OBJECTIVE
Go through the listing below and list every line with "Identity".

SUPPLIED INFORMATION
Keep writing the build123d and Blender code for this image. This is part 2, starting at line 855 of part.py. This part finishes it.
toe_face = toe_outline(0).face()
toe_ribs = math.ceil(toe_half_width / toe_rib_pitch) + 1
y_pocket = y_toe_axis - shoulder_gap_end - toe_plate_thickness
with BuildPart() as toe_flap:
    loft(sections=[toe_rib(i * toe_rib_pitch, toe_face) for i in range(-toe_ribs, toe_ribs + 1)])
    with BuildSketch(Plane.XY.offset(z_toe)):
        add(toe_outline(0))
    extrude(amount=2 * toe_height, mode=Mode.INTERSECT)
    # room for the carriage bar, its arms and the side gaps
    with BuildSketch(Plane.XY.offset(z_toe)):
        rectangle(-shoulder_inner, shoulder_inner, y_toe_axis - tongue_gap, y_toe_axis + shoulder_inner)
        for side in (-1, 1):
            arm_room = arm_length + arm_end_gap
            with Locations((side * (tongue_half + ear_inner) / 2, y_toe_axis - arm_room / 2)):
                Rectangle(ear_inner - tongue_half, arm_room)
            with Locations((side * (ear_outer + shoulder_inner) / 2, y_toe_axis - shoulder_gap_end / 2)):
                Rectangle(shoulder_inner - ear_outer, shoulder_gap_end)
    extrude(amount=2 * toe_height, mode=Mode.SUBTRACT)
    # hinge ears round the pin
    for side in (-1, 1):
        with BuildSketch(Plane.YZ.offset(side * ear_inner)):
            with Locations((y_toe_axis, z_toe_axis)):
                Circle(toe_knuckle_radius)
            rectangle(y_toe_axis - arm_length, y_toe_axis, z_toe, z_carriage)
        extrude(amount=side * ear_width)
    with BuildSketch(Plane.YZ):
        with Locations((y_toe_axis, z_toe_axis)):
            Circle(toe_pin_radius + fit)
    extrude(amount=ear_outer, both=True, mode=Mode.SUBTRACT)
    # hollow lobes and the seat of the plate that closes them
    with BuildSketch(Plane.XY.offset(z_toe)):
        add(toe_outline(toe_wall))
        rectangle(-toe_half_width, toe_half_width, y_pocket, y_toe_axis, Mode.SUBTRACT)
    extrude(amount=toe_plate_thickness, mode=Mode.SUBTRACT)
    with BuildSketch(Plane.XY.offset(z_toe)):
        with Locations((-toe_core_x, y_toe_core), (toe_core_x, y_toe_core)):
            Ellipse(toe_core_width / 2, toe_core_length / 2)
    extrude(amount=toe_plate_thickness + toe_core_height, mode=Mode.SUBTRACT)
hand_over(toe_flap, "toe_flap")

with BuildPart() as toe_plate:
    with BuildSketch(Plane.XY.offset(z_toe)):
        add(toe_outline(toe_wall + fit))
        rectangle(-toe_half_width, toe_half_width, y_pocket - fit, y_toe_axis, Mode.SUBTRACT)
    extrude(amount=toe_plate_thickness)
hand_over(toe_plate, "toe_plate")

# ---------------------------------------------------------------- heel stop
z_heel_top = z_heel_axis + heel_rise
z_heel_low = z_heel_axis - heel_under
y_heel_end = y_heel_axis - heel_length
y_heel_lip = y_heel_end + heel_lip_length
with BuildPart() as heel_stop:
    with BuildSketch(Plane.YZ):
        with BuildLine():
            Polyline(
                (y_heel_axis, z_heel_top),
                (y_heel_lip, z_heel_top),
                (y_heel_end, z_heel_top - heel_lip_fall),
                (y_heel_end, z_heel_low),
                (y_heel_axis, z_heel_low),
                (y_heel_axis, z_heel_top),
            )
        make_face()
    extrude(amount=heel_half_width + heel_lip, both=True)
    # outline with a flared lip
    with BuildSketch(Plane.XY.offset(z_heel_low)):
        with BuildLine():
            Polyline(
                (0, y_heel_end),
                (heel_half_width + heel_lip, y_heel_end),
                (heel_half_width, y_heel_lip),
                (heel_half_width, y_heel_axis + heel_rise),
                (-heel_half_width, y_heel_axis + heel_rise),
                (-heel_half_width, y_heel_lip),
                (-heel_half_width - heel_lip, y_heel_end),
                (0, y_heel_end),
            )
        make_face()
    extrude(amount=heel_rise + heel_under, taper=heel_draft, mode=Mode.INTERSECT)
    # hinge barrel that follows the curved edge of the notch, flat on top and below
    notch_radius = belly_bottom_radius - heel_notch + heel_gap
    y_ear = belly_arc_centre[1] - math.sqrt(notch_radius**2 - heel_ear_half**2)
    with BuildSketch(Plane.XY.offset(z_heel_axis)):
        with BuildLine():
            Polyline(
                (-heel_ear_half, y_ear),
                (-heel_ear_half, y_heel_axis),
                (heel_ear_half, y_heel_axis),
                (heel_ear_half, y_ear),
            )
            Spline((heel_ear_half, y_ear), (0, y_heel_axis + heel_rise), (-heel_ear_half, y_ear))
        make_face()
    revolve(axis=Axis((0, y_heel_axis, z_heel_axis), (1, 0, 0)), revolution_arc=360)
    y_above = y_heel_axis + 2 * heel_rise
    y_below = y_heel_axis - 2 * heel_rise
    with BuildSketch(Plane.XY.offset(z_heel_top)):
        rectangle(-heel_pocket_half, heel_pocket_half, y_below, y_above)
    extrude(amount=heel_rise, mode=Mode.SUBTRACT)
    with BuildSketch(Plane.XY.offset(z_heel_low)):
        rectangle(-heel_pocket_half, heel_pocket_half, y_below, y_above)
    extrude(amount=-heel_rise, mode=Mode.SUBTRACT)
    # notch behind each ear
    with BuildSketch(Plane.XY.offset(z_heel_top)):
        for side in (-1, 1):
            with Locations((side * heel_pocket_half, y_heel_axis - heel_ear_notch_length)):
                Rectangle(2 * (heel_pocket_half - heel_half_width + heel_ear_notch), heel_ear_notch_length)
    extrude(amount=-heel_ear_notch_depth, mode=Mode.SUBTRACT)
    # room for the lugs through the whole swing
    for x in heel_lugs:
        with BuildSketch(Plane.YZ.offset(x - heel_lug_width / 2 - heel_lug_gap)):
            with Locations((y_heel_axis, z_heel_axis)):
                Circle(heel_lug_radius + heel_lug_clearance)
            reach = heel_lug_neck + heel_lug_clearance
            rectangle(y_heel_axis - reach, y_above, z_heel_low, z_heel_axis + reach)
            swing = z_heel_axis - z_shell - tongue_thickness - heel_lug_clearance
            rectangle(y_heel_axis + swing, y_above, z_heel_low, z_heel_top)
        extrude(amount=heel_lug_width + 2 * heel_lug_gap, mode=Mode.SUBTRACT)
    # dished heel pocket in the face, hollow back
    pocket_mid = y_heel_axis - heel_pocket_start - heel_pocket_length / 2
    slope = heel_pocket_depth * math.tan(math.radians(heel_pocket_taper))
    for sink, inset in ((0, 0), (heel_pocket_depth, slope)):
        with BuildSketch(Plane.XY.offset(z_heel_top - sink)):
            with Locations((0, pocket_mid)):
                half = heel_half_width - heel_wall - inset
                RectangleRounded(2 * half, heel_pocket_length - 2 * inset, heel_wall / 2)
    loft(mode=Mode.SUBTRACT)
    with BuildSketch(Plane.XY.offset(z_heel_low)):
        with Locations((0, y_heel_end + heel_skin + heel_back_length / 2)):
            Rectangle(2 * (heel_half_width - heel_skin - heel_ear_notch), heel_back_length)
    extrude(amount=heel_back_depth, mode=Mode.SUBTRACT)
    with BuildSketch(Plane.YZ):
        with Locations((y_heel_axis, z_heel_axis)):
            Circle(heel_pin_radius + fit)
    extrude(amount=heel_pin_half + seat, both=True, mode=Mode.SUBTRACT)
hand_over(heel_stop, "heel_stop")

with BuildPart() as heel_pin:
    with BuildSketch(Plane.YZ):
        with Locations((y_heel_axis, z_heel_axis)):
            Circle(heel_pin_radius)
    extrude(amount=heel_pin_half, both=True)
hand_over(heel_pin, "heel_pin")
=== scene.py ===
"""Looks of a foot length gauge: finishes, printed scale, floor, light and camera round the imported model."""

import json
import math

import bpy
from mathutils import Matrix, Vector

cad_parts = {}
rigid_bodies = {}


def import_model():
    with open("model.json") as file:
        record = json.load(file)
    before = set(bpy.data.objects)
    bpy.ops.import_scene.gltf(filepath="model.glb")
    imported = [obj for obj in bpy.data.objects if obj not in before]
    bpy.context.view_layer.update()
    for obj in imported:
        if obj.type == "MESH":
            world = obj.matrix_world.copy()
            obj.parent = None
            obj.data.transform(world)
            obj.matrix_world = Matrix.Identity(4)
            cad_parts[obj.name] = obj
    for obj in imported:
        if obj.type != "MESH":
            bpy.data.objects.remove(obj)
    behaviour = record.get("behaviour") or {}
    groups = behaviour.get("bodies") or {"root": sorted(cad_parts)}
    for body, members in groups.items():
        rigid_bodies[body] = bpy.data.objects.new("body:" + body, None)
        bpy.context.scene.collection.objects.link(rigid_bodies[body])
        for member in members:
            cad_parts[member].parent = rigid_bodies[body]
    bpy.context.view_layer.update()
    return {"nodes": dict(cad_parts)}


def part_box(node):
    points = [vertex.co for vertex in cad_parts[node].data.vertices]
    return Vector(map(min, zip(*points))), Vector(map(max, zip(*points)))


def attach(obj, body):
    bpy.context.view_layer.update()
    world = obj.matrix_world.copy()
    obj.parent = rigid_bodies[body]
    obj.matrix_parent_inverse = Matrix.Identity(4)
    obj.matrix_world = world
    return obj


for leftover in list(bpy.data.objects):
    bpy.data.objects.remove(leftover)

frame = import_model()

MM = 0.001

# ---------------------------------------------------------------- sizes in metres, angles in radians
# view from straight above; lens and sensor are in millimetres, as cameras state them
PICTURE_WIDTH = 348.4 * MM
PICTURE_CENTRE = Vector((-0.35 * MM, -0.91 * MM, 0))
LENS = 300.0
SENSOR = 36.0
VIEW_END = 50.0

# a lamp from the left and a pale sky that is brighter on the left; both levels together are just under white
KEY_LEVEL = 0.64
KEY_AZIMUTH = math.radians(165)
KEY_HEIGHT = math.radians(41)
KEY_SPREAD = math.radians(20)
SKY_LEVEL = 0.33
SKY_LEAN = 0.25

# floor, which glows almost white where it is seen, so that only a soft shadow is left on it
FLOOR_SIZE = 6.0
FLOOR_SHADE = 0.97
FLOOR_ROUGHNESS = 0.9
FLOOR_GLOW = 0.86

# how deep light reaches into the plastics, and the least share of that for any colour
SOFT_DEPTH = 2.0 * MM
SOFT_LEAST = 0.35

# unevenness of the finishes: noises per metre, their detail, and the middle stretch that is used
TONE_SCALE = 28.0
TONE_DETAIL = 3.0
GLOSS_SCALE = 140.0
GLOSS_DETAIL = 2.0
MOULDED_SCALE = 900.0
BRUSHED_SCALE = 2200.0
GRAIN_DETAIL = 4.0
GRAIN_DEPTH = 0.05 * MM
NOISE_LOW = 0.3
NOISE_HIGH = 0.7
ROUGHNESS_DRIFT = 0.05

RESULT
            obj.matrix_world = Matrix.Identity(4)
    obj.matrix_parent_inverse = Matrix.Identity(4)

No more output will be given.